George won the toss, and the PBs decided to bat. An excellent start from Joe at the Huntingdon Road end saw 8 balls whizz past the bat at good height off a length: a maiden. Olly Rex pitched in shorter to find the ball sitting up and eminently hittable, but a mis-hit pull top-edged to Joe at slip. Unlike the Coton away match, where their etiquette required that George come in number 8, for the PBs no such scruple holds: George came to the wicket in the second over. Joe was keeping good control for his excellent 0/15, but George started to move up through the gears and take toll on Olly (1/29). Ferdie was brought on, potentially like half a lamb for the Linton tigers; 17 off the first five balls brought the excellent comeback of three immaculate dots stoutly defended by Mr Speller for an unusual lull in his whirlwind. Ferdie showed stirling character in sticking to his work for his 0/40. Nick came on for a single-over Watsonian essay in hyper-slowness, alas going for 17; John Moore's two overs went for 35 but also the scalp of the remaining opener. George by this time had started reaching maximum velocity, including a massive six thoughtfully placed so it rebounded off the sightscreen and didn't need foraging for in the undergrowth; another one smashed through the wooden fencing on the Eachard Road side into the footpath.

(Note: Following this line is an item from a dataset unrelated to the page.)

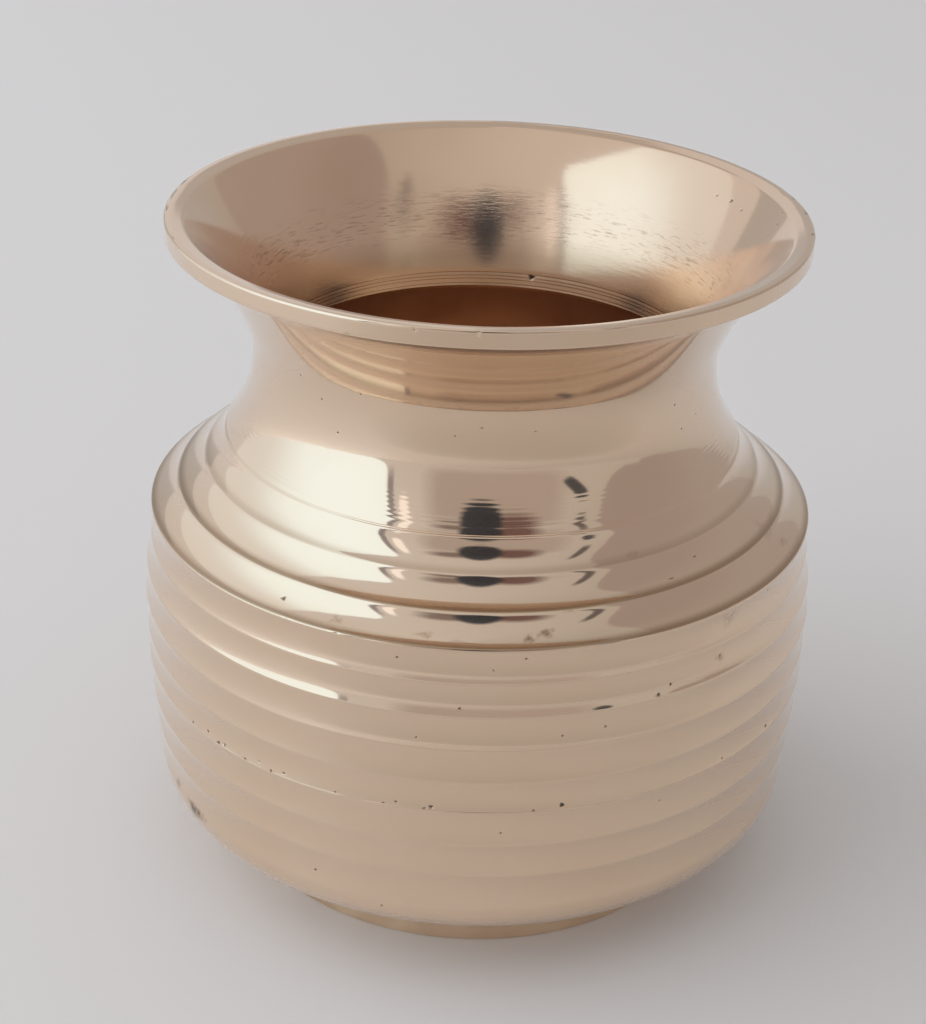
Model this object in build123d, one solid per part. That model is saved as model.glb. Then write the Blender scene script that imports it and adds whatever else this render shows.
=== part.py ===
from build123d import *
from math import acos, asin, cos, degrees, radians, sin, tan
import os

# Brass kalash, a small footed water pot. Three cast rings are lapped into each other and brazed,
# a foot ring is brazed under the bowl, and the whole is turned on a lathe into fluted rings.
# Every piece is a body of revolution about Z. Millimetres, +Z up, the foot stands on Z = 0.
# A point of a profile is written (radius, height). Angles are in degrees from the outward
# level direction, anticlockwise.

# Overall
height = 98.1
body_wall = 2.2
braze = 0.2

# Lip
rim_radius = 45.0
lip_height = 2.6
lip_round = 0.4
lip_flat_width = 0.6
lip_crease = (42.3, 97.65)

# Trumpet mouth and neck outside: one circle above the throat, one below it, and the thin flare
flare_root_radius = 44.2
throat = (33.1, 78.3)
upper_sweep_radius = 13.1
upper_sweep_angle = 21.0
flare_turn = (39.0, 91.9)
lower_sweep_radius = 19.9
cast_neck_wall = 1.9

# Inside of the mouth: one long arc from the lip to a tapered throat with fine turned rings
throat_top = (30.7, 78.6)
throat_end = (30.15, 75.9)
throat_ring_count = 3
throat_ring_depth = 0.04
mouth_slope = 18.0

# Crests of the turned rings, top to bottom. They were turned by hand, so the steps are uneven.
shoulder_crests = [(37.2, 66.2), (40.2, 62.2), (44.2, 58.8), (48.3, 55.5), (48.4, 50.5)]
upper_belly_crests = [(49.1, 45.9), (49.4, 41.0), (49.3, 35.9)]
seam_crest = (49.2, 31.3)
lower_belly_crests = [(48.9, 25.8), (48.4, 20.5), (47.9, 14.9)]
shoulder_flute_depth = 0.45
belly_flute_depth = 0.33

# Inside of the shoulder and belly
shoulder_corner = (41.0, 52.0)
shoulder_corner_radius = 5.0
shoulder_slope = 39.2
belly_inner_radius = 46.8
belly_inner_bow = 0.35

# Bowl and foot
bowl_corner_radius = 6.0
bowl_under_slope = 25.0
base_underside = 4.6
base_floor = 7.0
foot_radius = 35.5
foot_bore_radius = 32.4
foot_round = 0.3

# Lap joints
lap = 3.1
neck_spigot_radius = 35.9
neck_spigot_wall = 1.7
belly_tongue_radius = 47.9


def at(point):
    """A profile point, placed in the XZ plane."""
    radius, level = point
    return Vector(radius, 0, level)


def line(start, end):
    return Line(at(start), at(end))


def polyline(*points):
    return [line(start, end) for start, end in zip(points, points[1:])]


def on_circle(centre, radius, angle):
    """The point of a circle at an angle."""
    return (centre[0] + radius * cos(radians(angle)), centre[1] + radius * sin(radians(angle)))


def rising(slope):
    """The upward direction that leans outward from the axis by a slope."""
    return Vector(sin(radians(slope)), 0, cos(radians(slope)))


def arc(centre, radius, start_angle, end_angle):
    angles = (start_angle, (start_angle + end_angle) / 2, end_angle)
    return ThreePointArc(*[at(on_circle(centre, radius, angle)) for angle in angles])


def bow(start, end, depth):
    """An arc whose middle stands depth away from the straight chord, outward from the axis when
    the chord is followed downward."""
    chord = at(end) - at(start)
    side = Vector(-chord.Z, 0, chord.X) / chord.length
    return ThreePointArc(at(start), (at(start) + at(end)) / 2 + side * depth, at(end))


def hollows(crests, depth):
    """A shallow hollow between each crest and the next one down."""
    return [bow(upper, lower, -depth) for upper, lower in zip(crests, crests[1:])]


def turned(edges):
    """The closed profile turned through a full circle about the pot's axis."""
    return revolve(make_face(edges), Axis.Z, 360)


# Levels and points that two pieces share
lip_under = height - lip_height
neck_root = shoulder_crests[0]
neck_root_level = neck_root[1] + braze
spigot_end = neck_root[1] - lap
shoulder_bore_radius = neck_spigot_radius + braze
lower_sweep_centre = (throat[0] + lower_sweep_radius, throat[1])
neck_root_angle = 180 + degrees(asin((throat[1] - neck_root_level) / lower_sweep_radius))
neck_outer_root = on_circle(lower_sweep_centre, lower_sweep_radius, neck_root_angle)
seam_radius, seam_level = seam_crest
seam_low = (seam_radius, seam_level - braze / 2)
seam_high = (seam_radius, seam_level + braze / 2)
lap_top = seam_level + lap
belly_socket_radius = belly_tongue_radius + braze
bowl_crest = lower_belly_crests[-1]
bowl_corner = (bowl_crest[0] - bowl_corner_radius, bowl_crest[1])
bowl_turn = bowl_under_slope - 90
bowl_edge = on_circle(bowl_corner, bowl_corner_radius, bowl_turn)
foot_seat = bowl_edge[1] - (bowl_edge[0] - foot_radius) * tan(radians(bowl_under_slope))
foot_height = foot_seat - braze
boss_radius = foot_bore_radius - braze


def flared_mouth():
    """Lip, trumpet mouth, throat and neck, down to the spigot that enters the shoulder."""
    centre = (throat[0] + upper_sweep_radius, throat[1])
    sweep_end = on_circle(centre, upper_sweep_radius, 180 - upper_sweep_angle)
    flare_root = (flare_root_radius, lip_under)
    flare = TangentArc(at(sweep_end), at(flare_turn), tangent=rising(upper_sweep_angle))
    lip_side = rim_radius - lip_round
    outside = [
        arc(lower_sweep_centre, lower_sweep_radius, neck_root_angle, 180),
        arc(centre, upper_sweep_radius, 180, 180 - upper_sweep_angle),
        flare,
        TangentArc(at(flare_turn), at(flare_root), tangent=flare % 1),
        line(flare_root, (lip_side, lip_under)),
        arc((lip_side, lip_under + lip_round), lip_round, -90, 0),
        line((rim_radius, lip_under + lip_round), (rim_radius, height - lip_round)),
        arc((lip_side, height - lip_round), lip_round, 0, 90),
        *polyline((lip_side, height), (lip_side - lip_flat_width, height), lip_crease),
    ]
    steps = [step / throat_ring_count for step in range(throat_ring_count + 1)]
    throat_rings = [
        (throat_top[0] + (throat_end[0] - throat_top[0]) * step,
         throat_top[1] + (throat_end[1] - throat_top[1]) * step)
        for step in steps
    ]
    cast_radius = lower_sweep_radius + cast_neck_wall
    cast_top = 180 + degrees(asin((throat[1] - throat_end[1]) / cast_radius))
    spigot_bore = neck_spigot_radius - neck_spigot_wall
    cast_foot = 180 + degrees(acos((lower_sweep_centre[0] - spigot_bore) / cast_radius))
    inside = [
        TangentArc(at(throat_top), at(lip_crease), tangent=rising(mouth_slope)),
        *hollows(throat_rings, -throat_ring_depth),
        line(throat_end, on_circle(lower_sweep_centre, cast_radius, cast_top)),
        arc(lower_sweep_centre, cast_radius, cast_top, cast_foot),
        *polyline(
            on_circle(lower_sweep_centre, cast_radius, cast_foot),
            (spigot_bore, spigot_end),
            (neck_spigot_radius, spigot_end),
            (neck_spigot_radius, neck_root_level),
            neck_outer_root,
        ),
    ]
    return turned(outside + inside)


def neck_braze():
    """Filler metal round the spigot and under the neck's outer edge."""
    return turned(polyline(
        (neck_spigot_radius, spigot_end),
        (shoulder_bore_radius, spigot_end),
        (shoulder_bore_radius, neck_root[1]),
        neck_root,
        neck_outer_root,
        (neck_spigot_radius, neck_root_level),
        (neck_spigot_radius, spigot_end),
    ))


def shoulder():
    """Fluted shoulder and upper half of the belly, rebated inside for the bowl's tongue."""
    slope_angle = 90 - shoulder_slope
    shoulder_end = on_circle(shoulder_corner, shoulder_corner_radius, slope_angle)
    bore_foot = shoulder_end[1] + (shoulder_end[0] - shoulder_bore_radius) * tan(radians(shoulder_slope))
    inner_top = on_circle(shoulder_corner, shoulder_corner_radius, 0)
    return turned([
        line((shoulder_bore_radius, neck_root[1]), neck_root),
        *hollows(shoulder_crests, shoulder_flute_depth),
        *hollows([shoulder_crests[-1], *upper_belly_crests, seam_high], belly_flute_depth),
        *polyline(
            seam_high,
            (belly_socket_radius, seam_high[1]),
            (belly_socket_radius, lap_top),
            (belly_inner_radius, lap_top),
        ),
        bow(inner_top, (belly_inner_radius, lap_top), belly_inner_bow),
        arc(shoulder_corner, shoulder_corner_radius, 0, slope_angle),
        *polyline(
            shoulder_end,
            (shoulder_bore_radius, bore_foot),
            (shoulder_bore_radius, neck_root[1]),
        ),
    ])


def belly_braze():
    """Filler metal in the lap round the belly, seen outside as a hairline on one crest."""
    return turned(polyline(
        (belly_tongue_radius, seam_low[1]),
        seam_low,
        seam_high,
        (belly_socket_radius, seam_high[1]),
        (belly_socket_radius, lap_top),
        (belly_tongue_radius, lap_top),
        (belly_tongue_radius, seam_low[1]),
    ))


def bowl():
    """Lower half of the belly with its base, and the tongue that rises inside the shoulder."""
    inner_corner_radius = bowl_corner_radius - body_wall
    inner_edge = on_circle(bowl_corner, inner_corner_radius, bowl_turn)
    floor_radius = inner_edge[0] - (inner_edge[1] - base_floor) / tan(radians(bowl_under_slope))
    inner_side = on_circle(bowl_corner, inner_corner_radius, 0)
    tongue_top = (belly_inner_radius, lap_top)
    return turned([
        *polyline(
            tongue_top,
            (belly_tongue_radius, lap_top),
            (belly_tongue_radius, seam_low[1]),
            seam_low,
        ),
        *hollows([seam_low, *lower_belly_crests], belly_flute_depth),
        arc(bowl_corner, bowl_corner_radius, 0, bowl_turn),
        *polyline(
            bowl_edge,
            (foot_radius, foot_seat),
            (boss_radius, foot_seat),
            (boss_radius, base_underside),
            (0, base_underside),
            (0, base_floor),
            (floor_radius, base_floor),
            inner_edge,
        ),
        arc(bowl_corner, inner_corner_radius, bowl_turn, 0),
        bow(tongue_top, inner_side, belly_inner_bow),
    ])


def foot_braze():
    """Filler metal on the foot ring's top and round the boss under the bowl."""
    return turned(polyline(
        (boss_radius, base_underside),
        (foot_bore_radius, base_underside),
        (foot_bore_radius, foot_height),
        (foot_radius, foot_height),
        (foot_radius, foot_seat),
        (boss_radius, foot_seat),
        (boss_radius, base_underside),
    ))


def foot_ring():
    """Plain ring that the pot stands on, with its two lower edges eased."""
    outer_round = (foot_radius - foot_round, foot_round)
    inner_round = (foot_bore_radius + foot_round, foot_round)
    return turned([
        arc(inner_round, foot_round, 180, 270),
        line((inner_round[0], 0), (outer_round[0], 0)),
        arc(outer_round, foot_round, -90, 0),
        *polyline(
            (foot_radius, foot_round),
            (foot_radius, foot_height),
            (foot_bore_radius, foot_height),
            (foot_bore_radius, foot_round),
        ),
    ])


pieces = {
    "flared_mouth": flared_mouth,
    "neck_braze": neck_braze,
    "shoulder": shoulder,
    "belly_braze": belly_braze,
    "bowl": bowl,
    "foot_braze": foot_braze,
    "foot_ring": foot_ring,
}

os.makedirs("parts", exist_ok=True)
for name, build in pieces.items():
    export_step(build(), os.path.join("parts", name + ".step"))
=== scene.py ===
import math
from dataclasses import dataclass

import bmesh
import bpy
import numpy as np
from mathutils import Matrix, Vector


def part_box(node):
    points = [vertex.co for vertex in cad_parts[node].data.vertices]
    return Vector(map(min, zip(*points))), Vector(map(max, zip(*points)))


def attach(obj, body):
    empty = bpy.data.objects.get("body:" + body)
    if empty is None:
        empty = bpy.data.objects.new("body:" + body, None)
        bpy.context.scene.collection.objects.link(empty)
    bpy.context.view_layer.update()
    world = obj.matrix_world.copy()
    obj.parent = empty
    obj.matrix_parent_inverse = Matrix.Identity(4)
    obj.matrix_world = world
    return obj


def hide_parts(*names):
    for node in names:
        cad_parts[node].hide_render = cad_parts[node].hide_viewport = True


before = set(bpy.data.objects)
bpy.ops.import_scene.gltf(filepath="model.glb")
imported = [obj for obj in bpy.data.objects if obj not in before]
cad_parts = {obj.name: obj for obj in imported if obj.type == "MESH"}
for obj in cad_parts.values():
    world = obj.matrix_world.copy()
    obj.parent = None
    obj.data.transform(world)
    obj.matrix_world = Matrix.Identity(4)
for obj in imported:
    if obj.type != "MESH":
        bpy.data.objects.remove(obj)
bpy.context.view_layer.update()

# Looks of the brass kalash: finely divided turned meshes stand for the CAD rings, with brass that is
# mirror bright outside, brushed inside the mouth and raw inside the pot. Outlines are written in
# millimetres as (radius, height), and turned_piece() turns them into metres. An angle round the pot
# is in degrees from the front (-Y), positive to the right (+X).

MM = 0.001
FRONT = -math.pi / 2
SEED = 7


# ---------------------------------------------------------------- sizes, in millimetres

mouth_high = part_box("flared_mouth")[1] / MM
foot_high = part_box("foot_ring")[1] / MM

height = mouth_high.z
rim_radius = mouth_high.x
foot_radius = foot_high.x
foot_height = foot_high.z

braze = 0.2
lap = 3.1

lip_height = 2.6
lip_round = 0.4
lip_flat_width = 0.6
lip_crease = (42.3, 97.65)
flare_root_radius = 44.2

throat = (33.1, 78.3)
upper_sweep_radius = 13.1
upper_sweep_angle = 21.0
flare_turn = (39.0, 91.9)
lower_sweep_radius = 19.9
cast_neck_wall = 1.9
throat_top = (30.7, 78.6)
throat_end = (30.15, 75.9)
mouth_slope = 18.0

shoulder_crests = [(37.2, 66.2), (40.2, 62.2), (44.2, 58.8), (48.3, 55.5), (48.4, 50.5)]
upper_belly_crests = [(49.1, 45.9), (49.4, 41.0), (49.3, 35.9)]
seam_crest = (49.2, 31.3)
lower_belly_crests = [(48.9, 25.8), (48.4, 20.5), (47.9, 14.9)]
shoulder_flute_depth = 0.45
belly_flute_depth = 0.33

shoulder_corner = (41.0, 52.0)
shoulder_corner_radius = 5.0
shoulder_slope = 39.2
belly_inner_radius = 46.8
belly_inner_bow = 0.35

body_wall = 2.2
bowl_corner_radius = 6.0
bowl_under_slope = 25.0
base_underside = 4.6
base_floor = 7.0
foot_bore_radius = 32.4
foot_round = 0.3

neck_spigot_radius = 35.9
neck_spigot_wall = 1.7
belly_tongue_radius = 47.9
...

By the time I was called on to bowl, George's body language was giving (at least in retrospect) evidence of imminent explosion, a bit like the computer in The Prisoner when Patrick McGoohan punches in the question "Why?", or the bit in Monty Python's The Meaning of Life where the malicious waiter John Cleese feeds the gluttonous Terry Jones "a wafer-thin mint" and takes cover before the inevitable blowout. As if in frustration that he can only drive his own cricketing Koenigsegg at a mere 270 mph, George - aided, I like to think, by some gentle away cutters - took some sighters at steepling off-drives off the edge before eventually finding John Moore halfway to long off, running in, juggling once and then pouching. Much smiling all round, George gone for (only) 90. If any advice is possible to one so talented, if George could remember to limit his swashbuckling exuberance once he reaches fourth gear he would certainly pass 100 - apparently and amazingly never yet achieved.

My own adrenalin was pumping round by now, giving rise to what might be called an optimistic LBW appeal of Alex Ferguson "hairdryer" intensity sufficient to remove the umpire's headgear/glasses/toupee. It was certainly plumb in front, the only problem being that the batsman hit it with the bat. Much amusement all round. (My right eye not too good these days.) My last over was a dog, a Bassett's (allsorts) over duly clubbed for 2 . 6 4 4 4 . by Julius for his rapid 27, like a Verne Troyer mini-me to George's Dr Evil. Ev pulled off a great stumping off the last for my 3-36, but much damage had been done: 175/5 all told.

Richard Rex is the unwitting and unwilling beneficiary of the first use of video technology in a Remnants match ...

The Remnants reply was undaunted and progressed, at least for the first 10 overs, at a good 10 runs per over, with Nick blasting 36 (off 26 balls) and Olly Rex stylish and excellent again for his 20 (off 14 balls), including a sublime Gower-like late cut behind square. Joe played a powerful and statesmanlike 35 (off 32 balls), Ollie Clarke bustling and pulling to good effect for 11 (off 15 balls). John Young magnanimously went for a difficult run but was run out for 0 (off 3 balls). Julius in the field for the PBs was like a whippet on amphetamines, although within easy barracking distance from the pavilion. Olly may have snicked a catch to the keeper, but I didn't hear it; what I did hear, however, was a sotto voce but good-humoured "No, it was LBW" from a PB. As the sun finally peeked out behind the thick grey clouds our hopes caved in: we were all out off the fifth ball of the last over.

A big ask for the final over ...

Still, we had at least had a go, even if it was always going to be an uphill struggle. If any more reasons for sticking to the Remnants "no retirement" policy were necessary, today was another: a brilliant batsman, at the top of his game, is a force of nature like an eagle gliding on the updraught from a mountain valley, or an orca shaking a seal in its jaws as if it was a dog playing with a bone. It may not be comfortable to watch if you are on the receiving end, but you (if you are a cricketer, that is) will have a fund of stories and inspirations afterwards. The Remnants faded back into the teeteringly autumnal night, but the PBs tonight even in the bar were a solid unit through and through.